_WHAT TO WORK ON_: Repeat the whole listing below, word for word.

_SOURCE MATERIAL_:
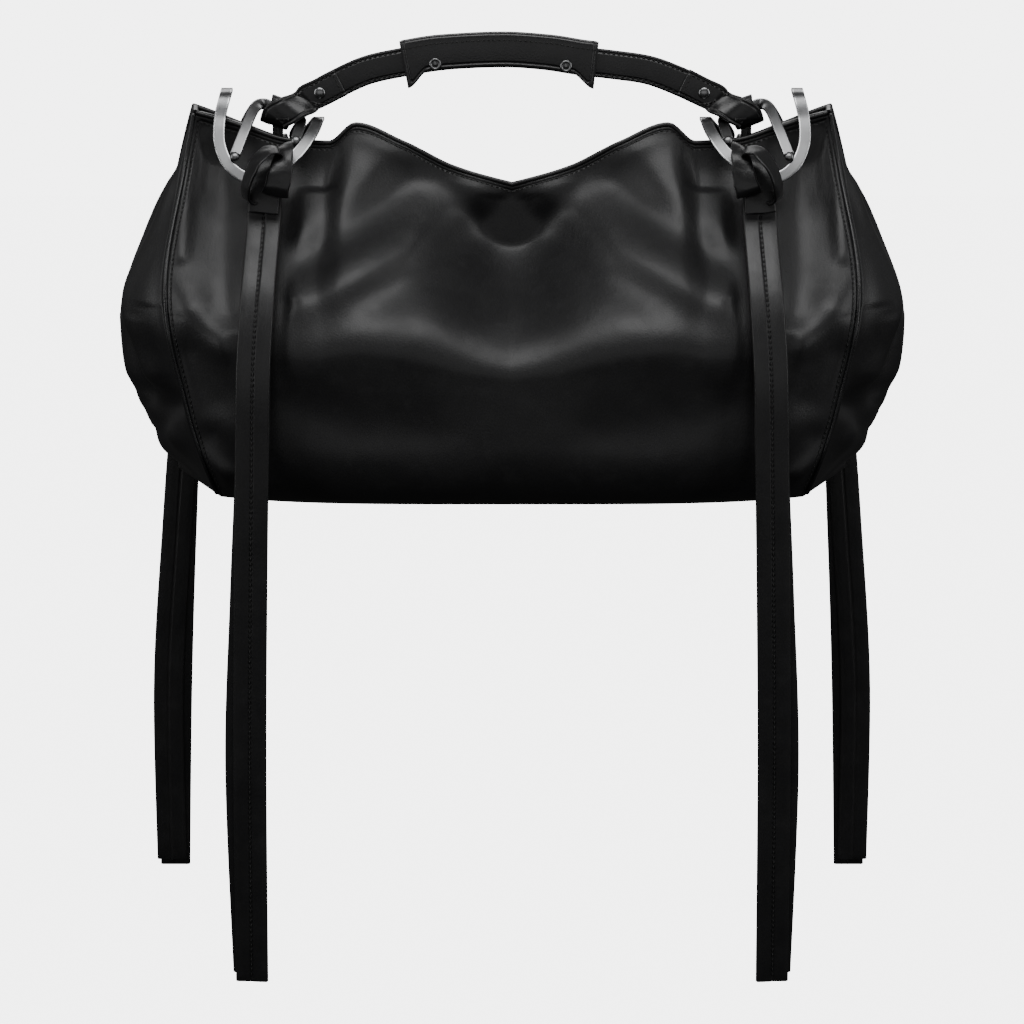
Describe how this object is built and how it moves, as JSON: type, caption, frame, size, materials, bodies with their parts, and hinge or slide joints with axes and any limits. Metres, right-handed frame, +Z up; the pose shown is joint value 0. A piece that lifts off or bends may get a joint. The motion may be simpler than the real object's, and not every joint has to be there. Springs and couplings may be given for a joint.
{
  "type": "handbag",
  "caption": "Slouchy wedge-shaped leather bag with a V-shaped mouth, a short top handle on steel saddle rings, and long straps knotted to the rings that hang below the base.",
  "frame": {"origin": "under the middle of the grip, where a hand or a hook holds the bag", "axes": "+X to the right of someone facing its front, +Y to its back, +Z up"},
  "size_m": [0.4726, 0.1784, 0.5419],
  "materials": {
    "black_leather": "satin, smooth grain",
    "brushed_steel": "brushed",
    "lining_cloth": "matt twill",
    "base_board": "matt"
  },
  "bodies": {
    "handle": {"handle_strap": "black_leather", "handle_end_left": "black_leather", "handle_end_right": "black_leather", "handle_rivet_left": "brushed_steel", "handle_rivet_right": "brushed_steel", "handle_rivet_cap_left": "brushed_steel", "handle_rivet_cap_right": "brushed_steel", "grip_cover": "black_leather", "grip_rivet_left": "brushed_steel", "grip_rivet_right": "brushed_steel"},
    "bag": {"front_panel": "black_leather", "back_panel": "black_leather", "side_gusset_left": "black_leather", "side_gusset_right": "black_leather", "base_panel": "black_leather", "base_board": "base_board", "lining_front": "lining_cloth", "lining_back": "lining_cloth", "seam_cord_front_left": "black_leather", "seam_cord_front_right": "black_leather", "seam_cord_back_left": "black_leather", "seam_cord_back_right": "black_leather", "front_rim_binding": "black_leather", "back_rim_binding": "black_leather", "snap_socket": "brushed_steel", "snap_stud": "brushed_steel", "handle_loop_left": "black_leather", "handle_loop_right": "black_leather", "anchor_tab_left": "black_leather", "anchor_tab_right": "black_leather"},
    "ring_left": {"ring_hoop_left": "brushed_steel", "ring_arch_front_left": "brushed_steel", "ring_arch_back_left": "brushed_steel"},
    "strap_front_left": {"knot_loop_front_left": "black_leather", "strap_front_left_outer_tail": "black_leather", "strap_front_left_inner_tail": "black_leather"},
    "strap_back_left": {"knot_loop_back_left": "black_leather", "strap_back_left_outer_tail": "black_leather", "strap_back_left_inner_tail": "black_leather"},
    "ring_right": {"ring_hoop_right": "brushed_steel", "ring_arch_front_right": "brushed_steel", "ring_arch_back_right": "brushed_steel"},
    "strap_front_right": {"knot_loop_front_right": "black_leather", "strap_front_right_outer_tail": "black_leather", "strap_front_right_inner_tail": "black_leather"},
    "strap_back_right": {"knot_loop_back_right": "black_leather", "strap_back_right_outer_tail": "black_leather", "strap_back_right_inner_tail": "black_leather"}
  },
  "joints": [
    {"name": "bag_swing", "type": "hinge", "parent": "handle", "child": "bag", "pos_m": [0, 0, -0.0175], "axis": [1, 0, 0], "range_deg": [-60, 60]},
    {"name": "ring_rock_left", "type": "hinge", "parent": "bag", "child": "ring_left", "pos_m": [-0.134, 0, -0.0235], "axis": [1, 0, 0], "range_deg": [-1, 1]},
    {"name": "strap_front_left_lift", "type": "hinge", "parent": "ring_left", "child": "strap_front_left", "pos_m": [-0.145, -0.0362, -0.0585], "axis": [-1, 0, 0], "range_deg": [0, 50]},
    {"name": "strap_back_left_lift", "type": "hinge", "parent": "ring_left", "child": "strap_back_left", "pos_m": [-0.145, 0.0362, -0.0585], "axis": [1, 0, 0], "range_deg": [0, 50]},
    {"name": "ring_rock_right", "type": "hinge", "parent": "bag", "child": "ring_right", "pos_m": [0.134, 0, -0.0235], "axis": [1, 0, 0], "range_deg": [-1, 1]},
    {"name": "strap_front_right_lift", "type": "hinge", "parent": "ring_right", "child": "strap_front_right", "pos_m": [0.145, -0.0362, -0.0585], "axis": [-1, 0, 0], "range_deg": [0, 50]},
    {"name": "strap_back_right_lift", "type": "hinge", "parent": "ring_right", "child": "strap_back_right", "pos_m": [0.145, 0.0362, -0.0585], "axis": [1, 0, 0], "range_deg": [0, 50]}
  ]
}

_SOLUTION BELOW_:
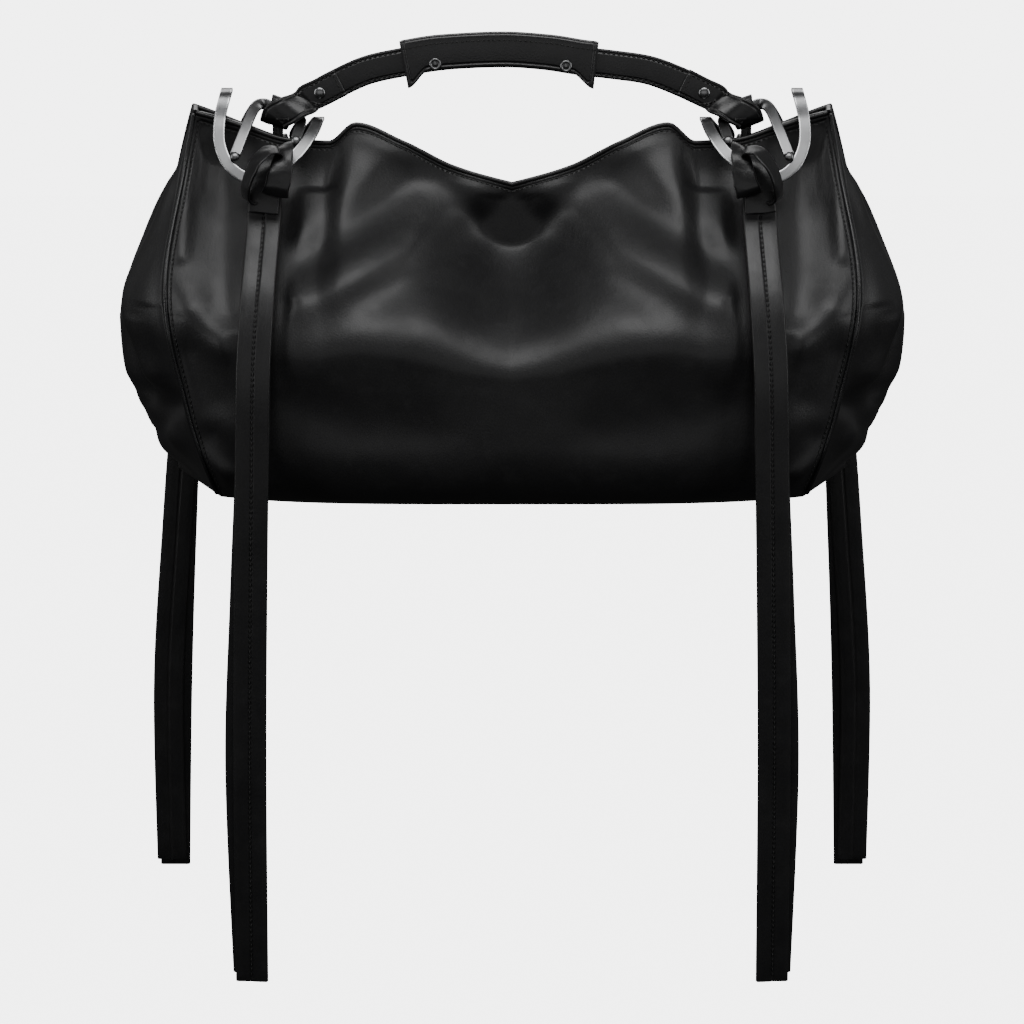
Describe how this object is built and how it moves, as JSON: type, caption, frame, size, materials, bodies with their parts, and hinge or slide joints with axes and any limits. Metres, right-handed frame, +Z up; the pose shown is joint value 0. A piece that lifts off or bends may get a joint. The motion may be simpler than the real object's, and not every joint has to be there. Springs and couplings may be given for a joint.
{
  "type": "handbag",
  "caption": "Slouchy wedge-shaped leather bag with a V-shaped mouth, a short top handle on steel saddle rings, and long straps knotted to the rings that hang below the base.",
  "frame": {"origin": "under the middle of the grip, where a hand or a hook holds the bag", "axes": "+X to the right of someone facing its front, +Y to its back, +Z up"},
  "size_m": [0.4726, 0.1784, 0.5419],
  "materials": {
    "black_leather": "satin, smooth grain",
    "brushed_steel": "brushed",
    "lining_cloth": "matt twill",
    "base_board": "matt"
  },
  "bodies": {
    "handle": {"handle_strap": "black_leather", "handle_end_left": "black_leather", "handle_end_right": "black_leather", "handle_rivet_left": "brushed_steel", "handle_rivet_right": "brushed_steel", "handle_rivet_cap_left": "brushed_steel", "handle_rivet_cap_right": "brushed_steel", "grip_cover": "black_leather", "grip_rivet_left": "brushed_steel", "grip_rivet_right": "brushed_steel"},
    "bag": {"front_panel": "black_leather", "back_panel": "black_leather", "side_gusset_left": "black_leather", "side_gusset_right": "black_leather", "base_panel": "black_leather", "base_board": "base_board", "lining_front": "lining_cloth", "lining_back": "lining_cloth", "seam_cord_front_left": "black_leather", "seam_cord_front_right": "black_leather", "seam_cord_back_left": "black_leather", "seam_cord_back_right": "black_leather", "front_rim_binding": "black_leather", "back_rim_binding": "black_leather", "snap_socket": "brushed_steel", "snap_stud": "brushed_steel", "handle_loop_left": "black_leather", "handle_loop_right": "black_leather", "anchor_tab_left": "black_leather", "anchor_tab_right": "black_leather"},
    "ring_left": {"ring_hoop_left": "brushed_steel", "ring_arch_front_left": "brushed_steel", "ring_arch_back_left": "brushed_steel"},
    "strap_front_left": {"knot_loop_front_left": "black_leather", "strap_front_left_outer_tail": "black_leather", "strap_front_left_inner_tail": "black_leather"},
    "strap_back_left": {"knot_loop_back_left": "black_leather", "strap_back_left_outer_tail": "black_leather", "strap_back_left_inner_tail": "black_leather"},
    "ring_right": {"ring_hoop_right": "brushed_steel", "ring_arch_front_right": "brushed_steel", "ring_arch_back_right": "brushed_steel"},
    "strap_front_right": {"knot_loop_front_right": "black_leather", "strap_front_right_outer_tail": "black_leather", "strap_front_right_inner_tail": "black_leather"},
    "strap_back_right": {"knot_loop_back_right": "black_leather", "strap_back_right_outer_tail": "black_leather", "strap_back_right_inner_tail": "black_leather"}
  },
  "joints": [
    {"name": "bag_swing", "type": "hinge", "parent": "handle", "child": "bag", "pos_m": [0, 0, -0.0175], "axis": [1, 0, 0], "range_deg": [-60, 60]},
    {"name": "ring_rock_left", "type": "hinge", "parent": "bag", "child": "ring_left", "pos_m": [-0.134, 0, -0.0235], "axis": [1, 0, 0], "range_deg": [-1, 1]},
    {"name": "strap_front_left_lift", "type": "hinge", "parent": "ring_left", "child": "strap_front_left", "pos_m": [-0.145, -0.0362, -0.0585], "axis": [-1, 0, 0], "range_deg": [0, 50]},
    {"name": "strap_back_left_lift", "type": "hinge", "parent": "ring_left", "child": "strap_back_left", "pos_m": [-0.145, 0.0362, -0.0585], "axis": [1, 0, 0], "range_deg": [0, 50]},
    {"name": "ring_rock_right", "type": "hinge", "parent": "bag", "child": "ring_right", "pos_m": [0.134, 0, -0.0235], "axis": [1, 0, 0], "range_deg": [-1, 1]},
    {"name": "strap_front_right_lift", "type": "hinge", "parent": "ring_right", "child": "strap_front_right", "pos_m": [0.145, -0.0362, -0.0585], "axis": [-1, 0, 0], "range_deg": [0, 50]},
    {"name": "strap_back_right_lift", "type": "hinge", "parent": "ring_right", "child": "strap_back_right", "pos_m": [0.145, 0.0362, -0.0585], "axis": [1, 0, 0], "range_deg": [0, 50]}
  ]
}